PROVIDED INFORMATION >>
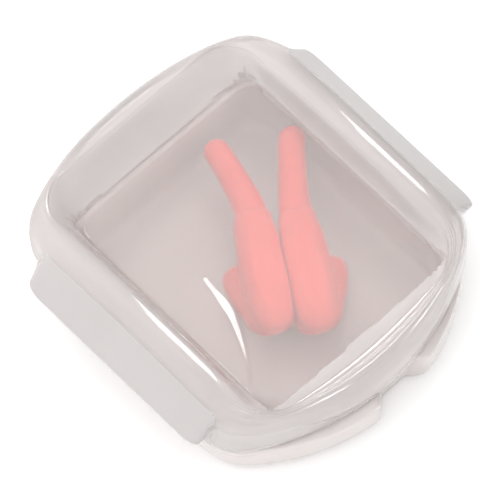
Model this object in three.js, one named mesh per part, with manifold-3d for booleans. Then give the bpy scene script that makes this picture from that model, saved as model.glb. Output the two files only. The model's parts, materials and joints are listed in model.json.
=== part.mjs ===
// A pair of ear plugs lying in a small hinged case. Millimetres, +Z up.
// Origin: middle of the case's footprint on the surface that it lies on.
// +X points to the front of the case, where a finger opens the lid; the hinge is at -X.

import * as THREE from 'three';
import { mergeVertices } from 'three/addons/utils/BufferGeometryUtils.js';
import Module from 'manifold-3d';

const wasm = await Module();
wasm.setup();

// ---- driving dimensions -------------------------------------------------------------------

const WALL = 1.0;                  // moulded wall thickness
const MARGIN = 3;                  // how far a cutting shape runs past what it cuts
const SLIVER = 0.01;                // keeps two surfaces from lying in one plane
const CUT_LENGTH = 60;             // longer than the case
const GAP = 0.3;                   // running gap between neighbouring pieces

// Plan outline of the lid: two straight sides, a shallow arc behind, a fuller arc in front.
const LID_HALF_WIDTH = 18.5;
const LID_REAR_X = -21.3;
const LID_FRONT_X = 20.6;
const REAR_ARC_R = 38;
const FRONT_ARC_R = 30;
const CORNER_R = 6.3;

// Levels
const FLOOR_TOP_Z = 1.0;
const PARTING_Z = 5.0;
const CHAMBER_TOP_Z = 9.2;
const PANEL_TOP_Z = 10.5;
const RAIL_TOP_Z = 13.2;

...

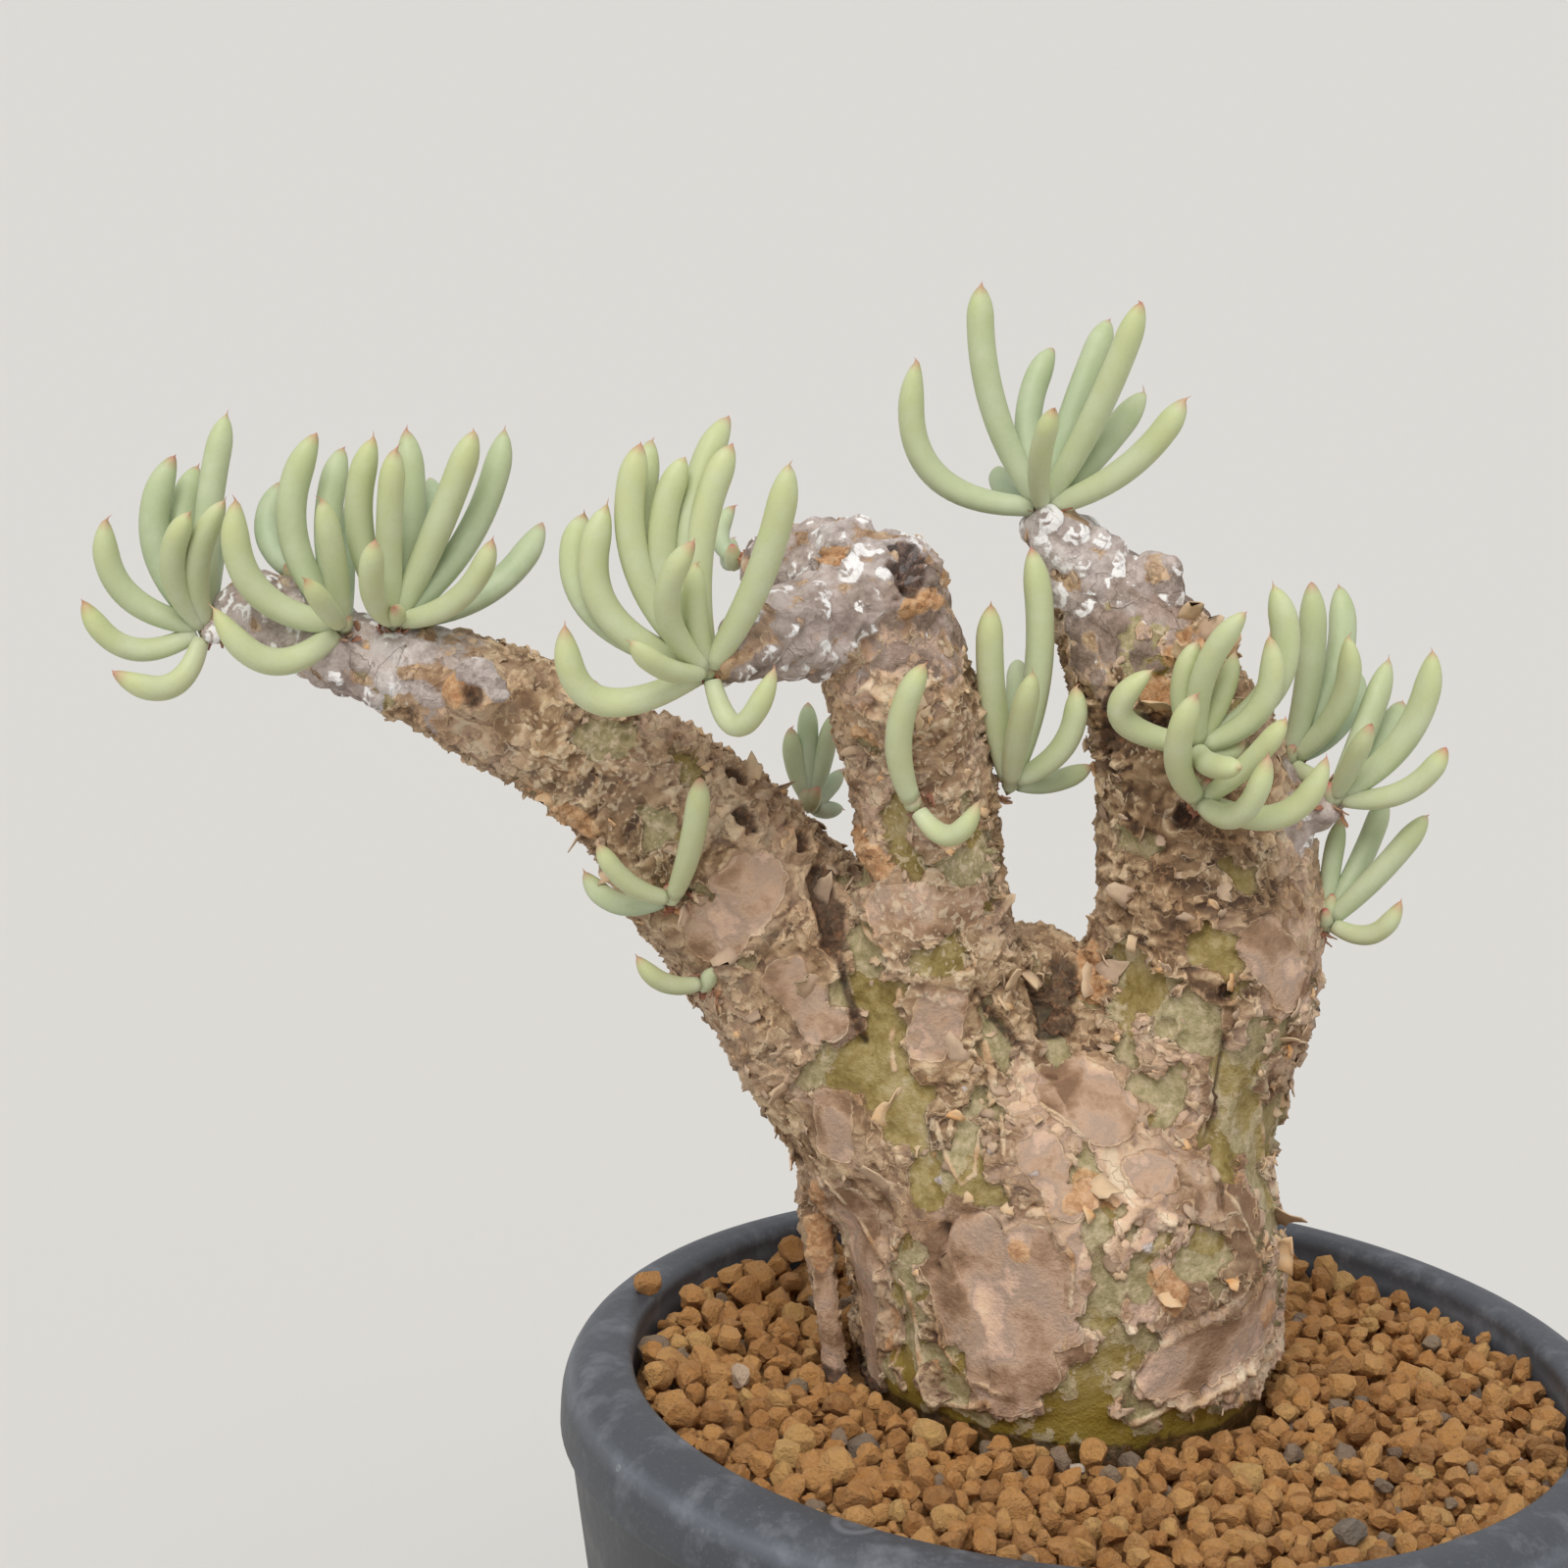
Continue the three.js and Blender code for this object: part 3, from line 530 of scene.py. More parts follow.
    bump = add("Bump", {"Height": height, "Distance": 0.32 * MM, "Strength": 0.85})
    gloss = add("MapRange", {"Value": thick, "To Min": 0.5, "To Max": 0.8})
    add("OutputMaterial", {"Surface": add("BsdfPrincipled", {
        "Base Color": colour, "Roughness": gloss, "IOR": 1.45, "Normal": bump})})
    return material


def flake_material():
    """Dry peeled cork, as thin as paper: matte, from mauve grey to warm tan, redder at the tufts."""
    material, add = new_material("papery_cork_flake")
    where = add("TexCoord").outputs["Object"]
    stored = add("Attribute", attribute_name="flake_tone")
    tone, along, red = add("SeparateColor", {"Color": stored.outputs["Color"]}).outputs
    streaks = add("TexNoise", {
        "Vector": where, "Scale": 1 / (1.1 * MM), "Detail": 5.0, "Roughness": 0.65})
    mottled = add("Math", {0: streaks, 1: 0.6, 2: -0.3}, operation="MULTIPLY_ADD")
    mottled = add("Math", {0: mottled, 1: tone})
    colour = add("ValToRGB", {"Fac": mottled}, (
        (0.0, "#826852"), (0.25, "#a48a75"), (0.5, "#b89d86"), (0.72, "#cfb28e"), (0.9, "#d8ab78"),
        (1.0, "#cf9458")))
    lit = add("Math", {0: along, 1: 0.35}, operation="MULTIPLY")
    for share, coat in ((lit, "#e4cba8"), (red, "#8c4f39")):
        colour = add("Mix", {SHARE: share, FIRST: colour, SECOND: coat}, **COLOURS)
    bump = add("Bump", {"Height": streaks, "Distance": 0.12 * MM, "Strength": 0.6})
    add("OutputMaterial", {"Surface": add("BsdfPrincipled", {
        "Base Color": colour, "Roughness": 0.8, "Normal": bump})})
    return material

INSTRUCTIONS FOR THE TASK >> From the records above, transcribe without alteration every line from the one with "Model this object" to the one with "---- driving dimensions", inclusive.

SOLUTION FOR THIS TASK >>
Model this object in three.js, one named mesh per part, with manifold-3d for booleans. Then give the bpy scene script that makes this picture from that model, saved as model.glb. Output the two files only. The model's parts, materials and joints are listed in model.json.
=== part.mjs ===
// A pair of ear plugs lying in a small hinged case. Millimetres, +Z up.
// Origin: middle of the case's footprint on the surface that it lies on.
// +X points to the front of the case, where a finger opens the lid; the hinge is at -X.

import * as THREE from 'three';
import { mergeVertices } from 'three/addons/utils/BufferGeometryUtils.js';
import Module from 'manifold-3d';

const wasm = await Module();
wasm.setup();

// ---- driving dimensions -------------------------------------------------------------------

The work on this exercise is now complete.